In general, partners were engaged due to interest in providing OST opportunities to youth. The grantees involved multiple partners in the work of coordinating through existing structures (e.g., New York City’s Interagency Coordinating Council of Youth) or newly developed ones (e.g., Washington’s Interagency Collaboration and Services Integration Commission, formed by the mayor’s office to ensure coordination of services for youth). Boston’s initial effort was largely confined to the demonstration schools; however, in later years, OST issues were being addressed by the mayor’s Education, Health, and Human Services Sub-Cabinet, which coordinates various city agencies.
Second, no matter the organizational structure, if the partners did not meet, it would be difficult to achieve any coordination. These meetings differed based on site context. In Washington, D.C., ICSIC meetings were monthly, formal, and top-down; they were held by the mayor, and all agencies attended and presented information to him. In contrast, Chicago’s partnership was driven by the goodwill of various agencies that collaborated with each other, and it established many committees that reported meeting with varying frequency, including a high-level committee led by the mayor’s wife and a committee of midlevel agency leaders who were charged with implementation.
The Role of the Mayor
The previous section described how city context shaped the plans and organization of the initiative. But what our interviewees emphasized above all was the importance of mayoral actions in these early efforts. Besides the normal bully pulpit that all the mayors in these cities used, several interviewees pointed to very specific actions that influenced the outcomes of early and later efforts.
For example, the mayor of New York City made after-school provision part of his reelection platform, mentioning it in speeches and appearances. He launched the effort in a citywide summit. He restructured agencies and funding streams to ensure that it was given priority. He appointed a special adviser, who reported to him directly, to coordinate efforts among the relevant agencies and create a strategy to improve OST provision. The mayor granted the special adviser powers to work with the agencies to develop and implement a series of MOUs. For example, MOUs were used to allow the schools to stay open for CBOs, to ensure that the CBOs did not have to pay for facilities or utilities at the schools, and to ensure the health department provided proper (but not overzealous) oversight. Since the beginning of the grant, this position of mayoral adviser with the power to ensure cooperation has been funded through The Wallace Foundation grant, and interviewees regarded it as essential to the development of the effort.
Similar supportive steps were taken by the mayor of Providence, who led the effort to place the early planning effort with a well known child-advocacy group, helped create the intermediary and sat on its board, actively recruited the intermediary’s executive director, reviewed progress as head of the board, and actively sought funding for programs.

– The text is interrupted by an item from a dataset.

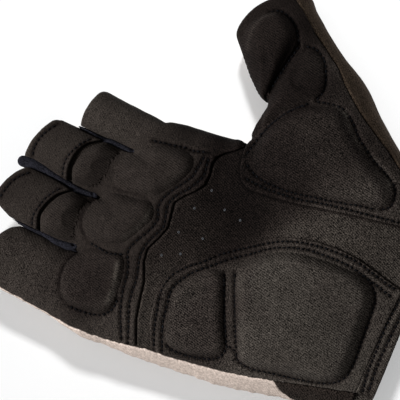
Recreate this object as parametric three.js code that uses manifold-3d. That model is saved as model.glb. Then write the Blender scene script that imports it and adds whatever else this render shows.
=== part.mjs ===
// Padded half-finger cycling glove for the right hand, lying on its back with the palm up.
// Millimetres. +X is the thumb side, +Y runs to the fingertips, +Z is up, out of the palm.
// The origin lies on the surface under the middle of the palm.

import * as THREE from "three";
import { mergeVertices } from "three/addons/utils/BufferGeometryUtils.js";
import Module from "manifold-3d";

const wasm = await Module();
wasm.setup();

// Driving sizes
const palm_width = 92;
const palm_length = 130;
const side_height = 11;
const palm_depth = 14;
const back_depth = 12.5;
const finger_depth = 9.6;
const thumb_depth = 14;
const thumb_length = 100;
const thumb_width = 35;
const thumb_heading = 40;
const index_width = 16.4;
const middle_width = 21.8;
const ring_width = 21.8;
const little_width = 25.2;
const index_length = 24.5;
const middle_length = 38.5;
const ring_length = 42.5;
const little_length = 33.5;
const skin_wall = 1.2;
const panel_wall = 1.2;
const loop_wall = 1.4;
const hem_wall = 2;
const hem_width = 8;
const pad_crown = 4.6;
const finger_pad_crown = 2.6;
const thumb_pad_crown = 4;
const gap = 0.3;
const finger_gap = 0.6;
const web_seam_above = 6;
const web_seam_below = 4;
const web_reach = 3.4;

// Where the origin and the thumb's root lie, as shares of the palm
const origin_along = 0.492;
const thumb_root = { across: 0.36, along: 0.165 };

// How full the sections are: 2 is an ellipse, and more is boxier
const fullness = 2.3;
const overrun = 9;
const far = 3 * palm_length;

// The palm's sections: side edges as shares of palm_width, height as a share of palm_depth
const palm_sections = [
  { along: -0.08, ulnar: -0.345, radial: 0.56, height: 0.62 },
  { along: 0, ulnar: -0.345, radial: 0.56, height: 0.66 },
  { along: 0.108, ulnar: -0.364, radial: 0.61, height: 0.78 },
  { along: 0.208, ulnar: -0.386, radial: 0.68, height: 0.92 },
  { along: 0.338, ulnar: -0.429, radial: 0.69, height: 1 },
  { along: 0.46, ulnar: -0.463, radial: 0.7, height: 0.97 },
  { along: 0.585, ulnar: -0.486, radial: 0.66, height: 0.93 },
  { along: 0.646, ulnar: -0.5, radial: 0.6, height: 0.93 },
  { along: 0.7, ulnar: -0.508, radial: 0.51, height: 0.95 },
  { along: 0.762, ulnar: -0.508, radial: 0.492, height: 0.97 },
  { along: 0.838, ulnar: -0.502, radial: 0.476, height: 0.96 },
  { along: 0.915, ulnar: -0.494, radial: 0.45, height: 0.86 },
  { along: 0.985, ulnar: -0.486, radial: 0.446, height: 0.62 },
];

// Mounds and hollows of the palm: place and radii as shares of the palm, rise of palm_depth
const palm_mounds = [
  { across: -0.22, along: 0.26, wide: 0.36, long: 0.26, rise: 0.2 },
  { across: 0.57, along: 0.42, wide: 0.3, long: 0.3, rise: 0.26 },
  { across: 0.17, along: 0.54, wide: 0.24, long: 0.2, rise: -0.3 },
  { across: 0.24, along: 0.12, wide: 0.16, long: 0.2, rise: -0.14 },
];

// The fingers: centre as a share of palm_width, and how far each rim falls back at its corners
const fingers = [
  { name: "index", centre: 0.374, width: index_width, length: index_length, ulnar_fall: 0.5, radial_fall: 4 },
  { name: "middle", centre: 0.165, width: middle_width, length: middle_length, ulnar_fall: 0.5, radial_fall: 5 },
  { name: "ring", centre: -0.082, width: ring_width, length: ring_length, ulnar_fall: 12, radial_fall: 5.5 },
  { name: "little", centre: -0.353, width: little_width, length: little_length, ulnar_fall: 7, radial_fall: 4.6 },
];
const crotch_along = 0.985;
const finger_root_along = 0.84;
const finger_sections = [
  { share: 0, height: 0.86 },
  { share: 0.35, height: 0.98 },
  { share: 0.7, height: 1 },
  { share: 1, height: 0.96 },
];

// The thumb's sections: half widths as shares of thumb_width, height as a share of thumb_depth
const thumb_sections = [
  { share: 0, inner: 0.26, outer: 0.46, height: 0.6 },
  { share: 0.15, inner: 0.4, outer: 0.57, height: 0.86 },
  { share: 0.3, inner: 0.5, outer: 0.6, height: 1.04 },
  { share: 0.45, inner: 0.52, outer: 0.6, height: 1.1 },
  { share: 0.6, inner: 0.5, outer: 0.595, height: 1.06 },
  { share: 0.75, inner: 0.475, outer: 0.49, height: 0.98 },
  { share: 0.88, inner: 0.47, outer: 0.455, height: 0.92 },
  { share: 1, inner: 0.45, outer: 0.435, height: 0.84 },
];
const thumb_rim_bulge = 6;
const thumb_rim_fall = 2.5;
const thumb_fold = { share: 0.8, long: 0.09, depth: 0.2 };

// Outlines seen from above. A row's place is in shares of the palm, and bulge bends the edge
// that leads on to the next row, in half chords, to the left of the way along it.
const palm_outline = [
  { across: -0.6, along: 1.4, bulge: 0 },
  { across: -0.6, along: 0.86, bulge: 0 },
  { across: -0.505, along: 0.78, bulge: -0.03 },
  { across: -0.45, along: 0.59, bulge: 0 },
  { across: -0.4, along: 0.42, bulge: 0.03 },
  { across: -0.22, along: -0.01, bulge: 0 },
  { across: -0.2, along: -0.2, bulge: 0 },
  { across: 0.4, along: -0.2, bulge: 0 },
  { across: 0.5, along: 0, bulge: 0.04 },
  { across: 0.8, along: 0.36, bulge: -0.06 },
  { across: 1.03, along: 0.55, bulge: 0.04 },
  { across: 1.19, along: 0.74, bulge: 0 },
  { across: 1.35, along: 1.4, bulge: 0 },
];
const brown_outline = [
  { across: 0.48, along: -0.3, bulge: 0 },
  { across: 1.6, along: 0, bulge: 0 },
  { across: 1.6, along: 1.02, bulge: 0 },
  { across: 0.62, along: 0.68, bulge: 0 },
  { across: 0.48, along: 0.4, bulge: 0 },
];
const wrist_outline = [
  { across: -0.8, along: -0.3, bulge: 0 },
  { across: 0.48, along: -0.3, bulge: 0 },
  { across: 0.48, along: 0.31, bulge: 0 },
  { across: -0.1, along: 0.33, bulge: 0.06 },
  { across: -0.8, along: 0.26, bulge: 0 },
];
const knuckle_outline = [
  { across: 0.56, along: 0.63, bulge: 0 },
  { across: 0.56, along: 0.99, bulge: 0 },
  { across: 0.38, along: 1.3, bulge: 0 },
  { across: 0.274, along: 1.3, bulge: 0 },
  { across: 0.274, along: 1.09, bulge: 0 },
  { across: 0.16, along: 1.135, bulge: 0 },
  { across: 0.04, along: 1.1, bulge: 0 },
  { across: 0.03, along: 1.13, bulge: 0 },
  { across: -0.1, along: 1.155, bulge: 0 },
  { across: -0.208, along: 1.1, bulge: 0 },
  { across: -0.208, along: 1.35, bulge: 0 },
  { across: -0.6, along: 1.35, bulge: 0 },
  { across: -0.6, along: 0.68, bulge: 0 },
  { across: -0.44, along: 0.7, bulge: 0.04 },
  { across: -0.063, along: 0.783, bulge: -0.34 },
  { across: 0.161, along: 0.766, bulge: -0.4 },
  { across: 0.393, along: 0.724, bulge: -0.1 },
];
const heel_outline = [
  { across: -0.6, along: 0.63, bulge: 0 },
  { across: -0.6, along: -0.3, bulge: 0 },
  { across: 0.22, along: -0.3, bulge: 0 },
  { across: 0.22, along: 0, bulge: -0.05 },
  { across: 0.275, along: 0.27, bulge: -0.2 },
  { across: 0.1, along: 0.575, bulge: 0.02 },
  { across: -0.1, along: 0.7, bulge: -0.24 },
  { across: -0.24, along: 0.71, bulge: 0.02 },
  { across: -0.44, along: 0.655, bulge: 0 },
];
const thumb_outline = [
  { across: 0.5, along: -0.3, bulge: 0 },
  { across: 2, along: -0.3, bulge: 0 },
  { across: 2, along: 1.6, bulge: 0 },
  { across: 0.85, along: 1.2, bulge: 0 },
  { across: 0.53, along: 0.66, bulge: 0.2 },
  { across: 0.352, along: 0.59, bulge: 0.16 },
  { across: 0.4, along: 0.33, bulge: 0 },
  { across: 0.475, along: 0, bulge: 0 },
];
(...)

As discussed earlier, the mayor of Washington, D.C., supported a restructuring of the government to enable more integrated planning for youth services across agencies. As head of the ICSIC, he also demanded information on progress and required agencies and the Trust to report regularly how services were being improved.
In Chicago, while the mayor was verbally supportive, he did not act as assertively as the mayor of New York City to push the city agencies toward more serious collaboration. In Chicago, the mayor’s wife led the effort to bring in The Wallace Foundation grant. While her involvement was enough to bring the different parties to the table, it was not enough to ensure the pooling of funds, joint programming, or program consolidation across the agencies involved. Chicago instead opted to achieve coordination among agencies through the indirect process of building MI systems, which was seen as a “win-win” for all involved. Respondents could not recall being asked by the mayor for progress reports or hard data on outcomes.
According to respondents in Boston, the lack of alignment between the intermediary leader and the mayor led the fledgling program to the struggle and impeded its ability to lead system-building activities. Thus, there was little coordination in the first two years.
We take from these examples that, when dealing with multiple city agencies, the mayor can and sometimes does play a strong role in ensuring greater interagency coordination. This role also appeared to apply to the creation and support of intermediaries and the demand for reports on progress. The sites’ histories illustrate effective and less effective actions that can be taken to ensure coordination and show that the bully pulpit might not be enough. In this case, actions might speak louder than words.
Summary
It is clear that the sites started in very different places but had in common The Wallace Foundation’s goals and a concern about the effectiveness of their after-school programs. As they proceeded through the early phases of the effort, they began to show some distinctive differences as they adapted The Foundation’s goals to their particular interests and needs, but they also experienced shifts in local governance that affected how they proceeded. From this review of the early years, we can make the following observations:
- Sites noted common problems that they thought better OST programming could help alleviate, including high dropout rates, high youth crime involvement, high teen pregnancy rates, and generally poor youth development trajectories. Improving achievement scores was not a major goal for OST programs, except in Boston, even though all the sites had low-performing students.
- Early planning, which often included significant data gathering and analysis, helped leaders identify specific targets for the efforts; these targets varied across sites and were driven by context and constraints. Engaging stakeholders in discussions of the issues facing them and the city proved to be highly valued as a means of gaining future buy-in. Providence and New York City received a full year for planning and did more extensive community engagement than the three sites, which had a shorter planning period.
- Local context determined which organization would lead the initiative. Where city agencies provided significant funding for OST programming, a city agency led the initiative. In cities without this major city funding through an agency, an intermediary led the efforts.
- When the city led the initiative, the scope tended to be broader, while intermediaries were more likely to start with a demonstration that would be scaled after proven success.
- When city context changed—for example, when mayoral control shifted—the initiative changed in response.
- Mayors and their representatives were crucial to ensuring progress in the early stages of the initiative in each city. Strong mayoral actions ensured that OST improvements rose to the top of the city’s agenda and that coordination, consolidation, and restructuring across agencies occurred.